The country has test-fired a number of missiles this summer, including two long-range ones in July and an intermediate-range one in August that overflew the Japanese island of Hokkaido.

Live-fire drills

The South Korean Navy announced Tuesday it conducted live-fire drills for the second day in a row off the east coast of the Korean Peninsula to check its “immediate operational readiness” after the country’s Air Force and Army conducted their own joint drills.

“Wherever it is, whether on or under water, if North Korea provokes, we will immediately destroy and bury them at sea,” the Navy said in a statement.

While South Korean forces have flexed their muscles, diplomats in New York gathered at the United Nations and condemned the nuclear test.

Nikki Haley, the American ambassador to the United Nations, said Monday the United States would circulate a resolution in response after urging her colleagues to adopt the strongest sanctions measures possible to stop Pyongyang’s nuclear program.

“Enough is enough,” Haley said. “North Korea has basically slapped everyone in the face in the international community that has asked them to stop.”


South Korean President Moon Jae-in and his American counterpart, President Donald Trump, spoke by phone Monday and agreed to lift current restrictions on the payload weight of South Korea’s ballistic missiles, according to a South Korean presidential spokesman.

But signs of a rift between the two leaders have become apparent despite the decades-long alliance between Seoul and Washington.

Their phone call came a day after the nuclear test and followed a tweet from President Trump in which he criticized South Korea for “appeasement” when it comes to dealing with its northern neighbor.

Moon has long been a proponent of more dialogue and diplomacy with North Korea, whereas Trump has said recently that “talking is not the answer.”

“This is not the time for these two countries to be showing these cracks.
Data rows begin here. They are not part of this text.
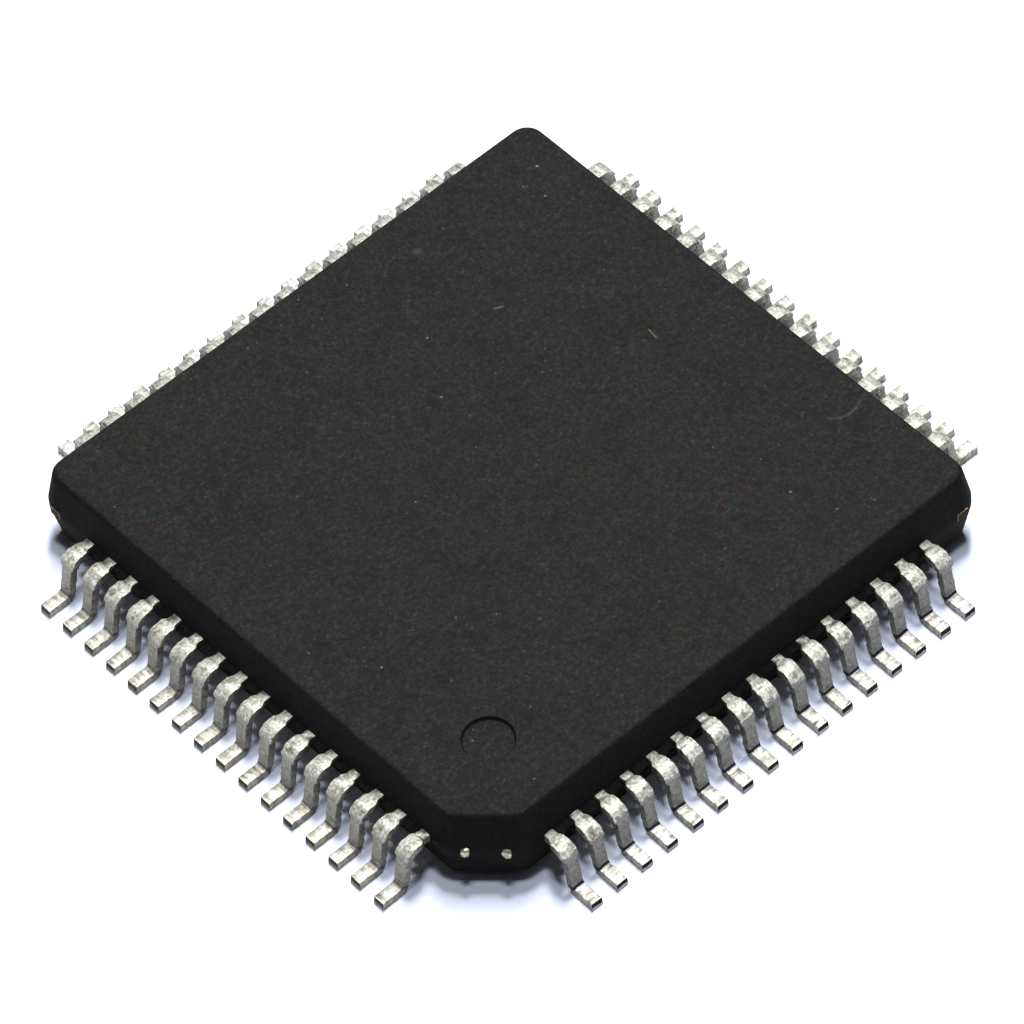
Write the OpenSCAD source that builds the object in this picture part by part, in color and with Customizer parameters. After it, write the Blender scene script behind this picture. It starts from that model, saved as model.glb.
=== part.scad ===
// Quad flat pack: a moulded body with gull-wing leads on its four sides.
// The frame has +Z up and its origin under the middle of the body, on the plane that the feet stand on.
// Pin 1 is the lead nearest the chamfered corner at -X -Y, on the -Y side. The pins count up
// anticlockwise from there, seen from above. All lengths are in millimetres.

/* [Body] */
// Width of the moulded body across its parting line, the same both ways
body_w = 10; // [9.8:0.1:10.4]
// Height of the moulded body
body_h = 1.4; // [1.3:0.05:1.5]
// Gap between the body and the plane that the feet stand on
standoff = 0.07; // [0.05:0.01:0.15]
// Draft of the moulded walls, in degrees
draft = 12; // [8:1:15]
// Rounding of the body's top and bottom edges
edge_r = 0.12; // [0.08:0.02:0.16]
// Radius of the body's upright corners at the parting line
corner_r = 0.42; // [0.36:0.01:0.48]
// Length that the pin 1 chamfer takes off each of its two sides
chamfer = 0.83; // [0.7:0.01:1]

/* [Moulded marks] */
// Diameter of the round pin 1 recess in the top
mark_d = 0.8; // [0.6:0.1:1.2]
// Depth of the pin 1 recess
mark_depth = 0.06; // [0.04:0.01:0.12]
// Distance from the body's sides to the middle of the pin 1 recess
mark_inset = 1.49; // [1.2:0.01:1.8]
// Diameter of the two ejector pin marks in the underside
ejector_d = 1; // [0.8:0.1:1.4]
// Depth of the ejector pin marks
ejector_depth = 0.03; // [0.02:0.01:0.05]
// Distance from the body's sides to the middle of each ejector pin mark
ejector_inset = 2.4; // [2:0.1:3]

/* [Leads] */
// Distance from lead to lead
pitch = 0.5; // [0.48:0.01:0.52]
// Width over the toes, the same both ways
span = 12; // [11.9:0.1:12.4]
// Thickness of the leadframe with its plating
lead_t = 0.14; // [0.12:0.01:0.16]
// Height of the leadframe's top above the plane that the feet stand on
lead_top = 0.87; // [0.84:0.01:0.9]
// Width of a lead where it leaves the body
root_w = 0.18; // [0.16:0.01:0.2]
// Width of a lead over the stubs of the cut dam bar
stub_w = 0.28; // [0.25:0.01:0.3]
// Width of the leg and the foot
leg_w = 0.21; // [0.18:0.01:0.23]
// Distance from the body to the start of the flare
flare_start = 0.12; // [0.1:0.01:0.14]
// Length of the flare
flare_l = 0.07; // [0.05:0.01:0.09]
// Distance from the body to the start of the shoulder bend
bend_start = 0.29; // [0.25:0.01:0.3]
// Inner radius of the shoulder bend
shoulder_r = 0.08; // [0.07:0.01:0.1]
// Inner radius of the bend between leg and foot
ankle_r = 0.08; // [0.06:0.01:0.1]
// Lean of the leg from upright, in degrees
leg_lean = 10; // [5:1:14]
// How far the sheared toe's top edge lies behind its bottom edge
toe_inset = 0.02; // [0:0.01:0.04]

/* [Leadframe inside the body] */
// Distance from the middle to the tips of the inner fingers
tip_reach = 2.95; // [2.9:0.05:3.1]
// Distance from tip to tip
tip_pitch = 0.3; // [0.28:0.01:0.32]
// Width of a finger at its tip
tip_w = 0.16; // [0.12:0.01:0.18]
// Gap between a tie bar's fork and the leads beside it
fork_gap = 0.06; // [0.04:0.01:0.08]
// Length of a tie bar's fork inside the body
fork_l = 0.75; // [0.6:0.05:0.9]
// Width of the square die pad
pad_w = 5; // [4.6:0.1:5.2]
// How far the die pad is set down below the leads
downset = 0.2; // [0.16:0.02:0.24]
// Width of the tie bars that carry the die pad
tie_w = 0.25; // [0.2:0.01:0.28]
// Width of each prong of a tie bar's fork
prong_w = 0.14; // [0.1:0.01:0.16]
// Distance between the two prongs, middle to middle
prong_gap = 0.6; // [0.56:0.02:0.62]
// How far the sheared prongs stand out of the body
prong_out = 0.07; // [0.02:0.01:0.1]

/* [Die and wires] */
// Width of the square die
die_w = 3.6; // [3.2:0.1:4]
// Thickness of the die
die_t = 0.28; // [0.2:0.02:0.3]
// Thickness of the die attach layer
attach_t = 0.03; // [0.02:0.01:0.04]
// How far the die attach shows past the die on each side
attach_fillet = 0.1; // [0.05:0.05:0.2]
// Distance from bond pad to bond pad on the die
bond_pitch = 0.2; // [0.18:0.01:0.21]
// Distance from the die's edge to its bond pads
bond_inset = 0.1; // [0.08:0.01:0.14]
// Thickness of a bond wire
wire_t = 0.03; // [0.02:0.005:0.04]
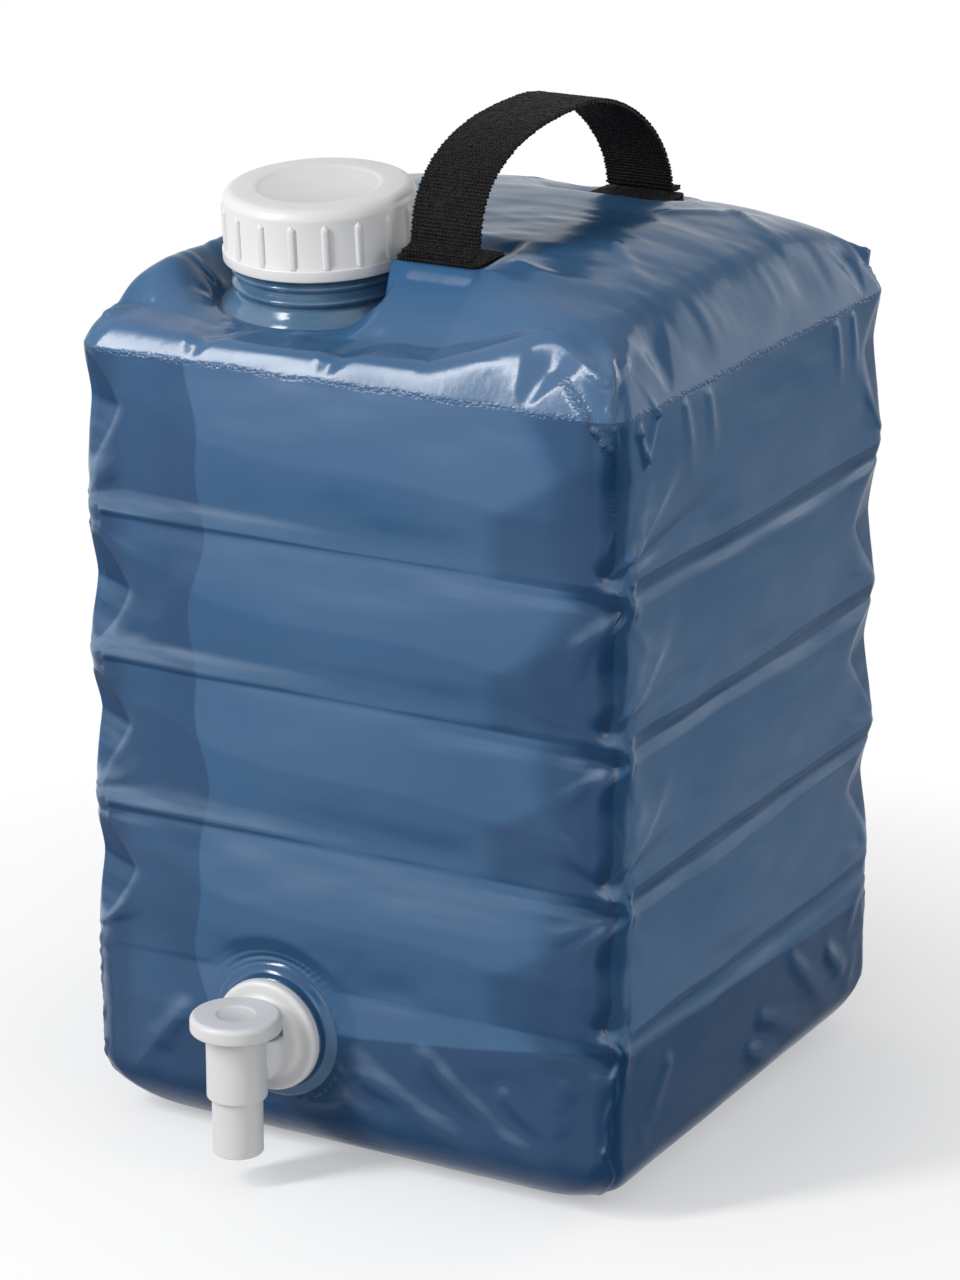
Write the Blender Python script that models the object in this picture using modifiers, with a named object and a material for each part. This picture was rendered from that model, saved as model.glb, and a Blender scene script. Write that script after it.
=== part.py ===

North Korea is going to exploit that,” said Jean Lee, a North Korea expert and global fellow at the Wilson Center.

President Trump spoke twice with Japanese Prime Minister Shinzo Abe over the weekend, once before the nuclear test and once after.


Moon and Abe are both traveling to the eastern Russian city of Vladivostok for an economic summit taking place Wednesday and Thursday.

They will be joined by Russian President Vladimir Putin, who is currently in China for a summit of the BRICS nations — Brazil, Russia, India, China and South Africa. He reiterated calls for North Korea to stop nuclear tests but said dialogue needs to be the answer.

“Russia condemns these exercises from North Korea. We think these exercises are provoking in nature but we should not forget and North Koreans should not forget what happened in Iraq,” he said.

“Sanctions of any kind are usefulness and ineffective … they will eat grass but they will not turn away from the path that will provide for their security,” Putin said, referring to accusations that Pyongyang spends too much on weapons programs while its citizens starve.